Prestige drives epistemic inequality in the diffusion of scientific ideas

by   Allison C. Morgan, et al.

The spread of ideas in the scientific community is often viewed as a competition, in which good ideas spread further because of greater intrinsic fitness. As a result, it is commonly believed that publication venue and citation counts correlate with importance and impact. However, relatively little is known about how structural factors influence the spread of ideas, and specifically how where an idea originates can influence how it spreads. Here, we investigate the role of faculty hiring networks, which embody the set of researcher transitions from doctoral to faculty institutions, in shaping the spread of ideas in computer science, and the importance of where in the network an idea originates. We consider comprehensive data on the hiring events of 5,032 faculty at all 205 Ph.D.-granting departments of computer science in the U.S. and Canada, and on the timing and titles of 200,476 associated publications. Analyzing three popular research topics, we show empirically that faculty hiring plays a significant role in driving the spread of ideas across the community.
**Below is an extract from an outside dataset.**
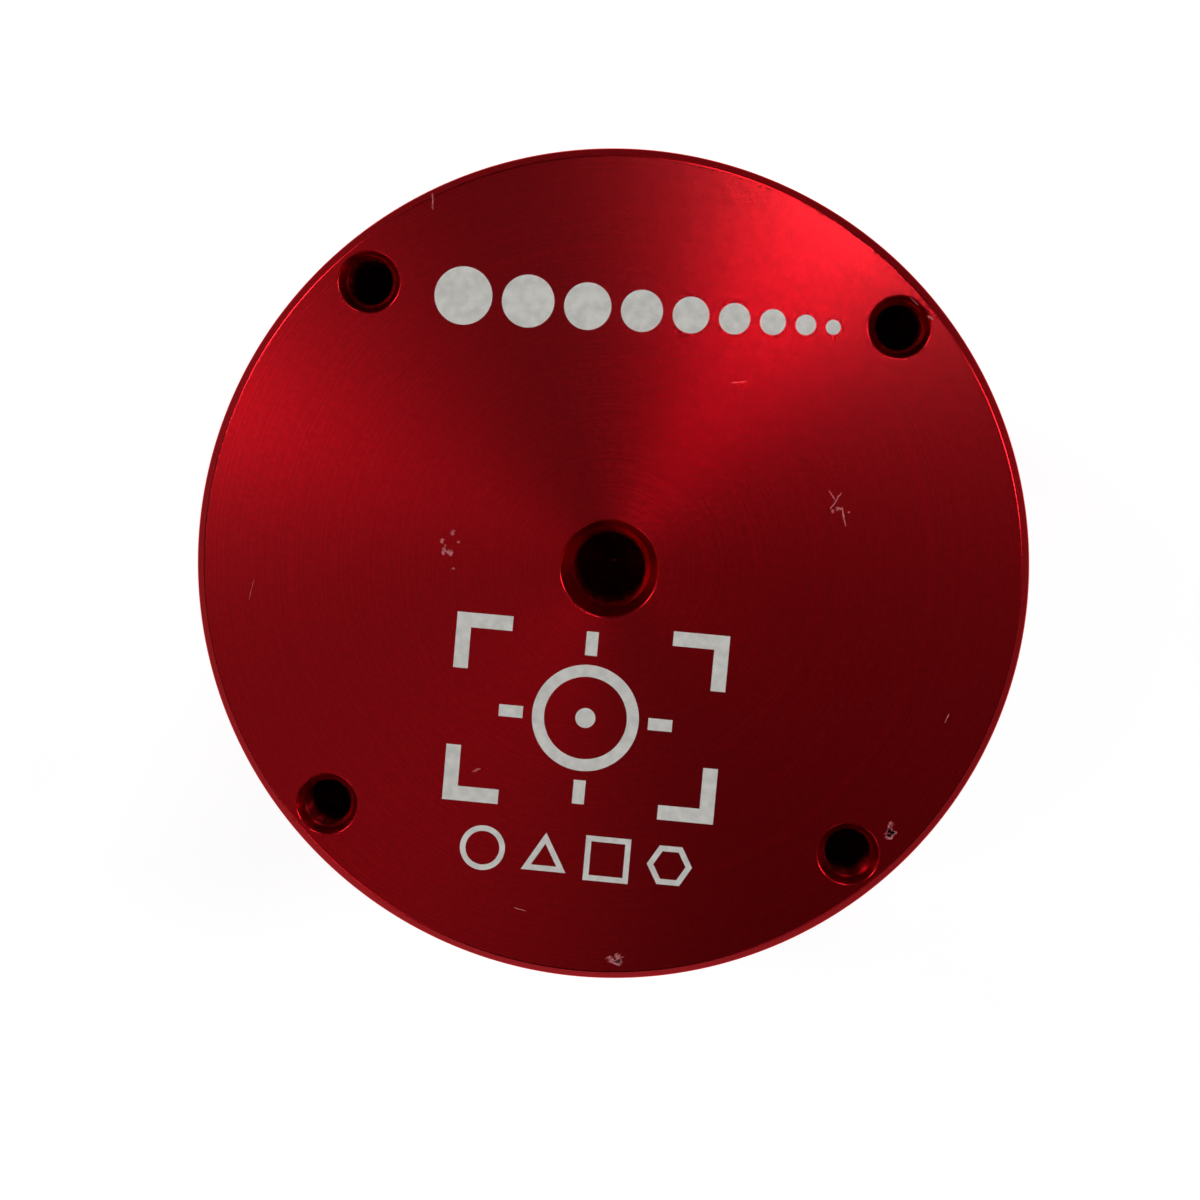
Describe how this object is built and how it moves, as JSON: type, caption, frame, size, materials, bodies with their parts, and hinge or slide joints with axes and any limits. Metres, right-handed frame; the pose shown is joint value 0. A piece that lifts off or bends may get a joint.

We then use epidemic models to simulate the generic spread of research ideas and quantify the consequences of where an idea originates on its longterm diffusion across the network. We find that research from prestigious institutions spreads more quickly and completely than work of similar quality originating from less prestigious institutions. Our analyses establish the theoretical trade-offs between university prestige and the quality of ideas necessary for efficient circulation. These results suggest a lower bound for epistemic inequality, identify a mechanism for the persistent epistemic advantage observed for elite institutions, and highlight limitations for meritocratic ideals.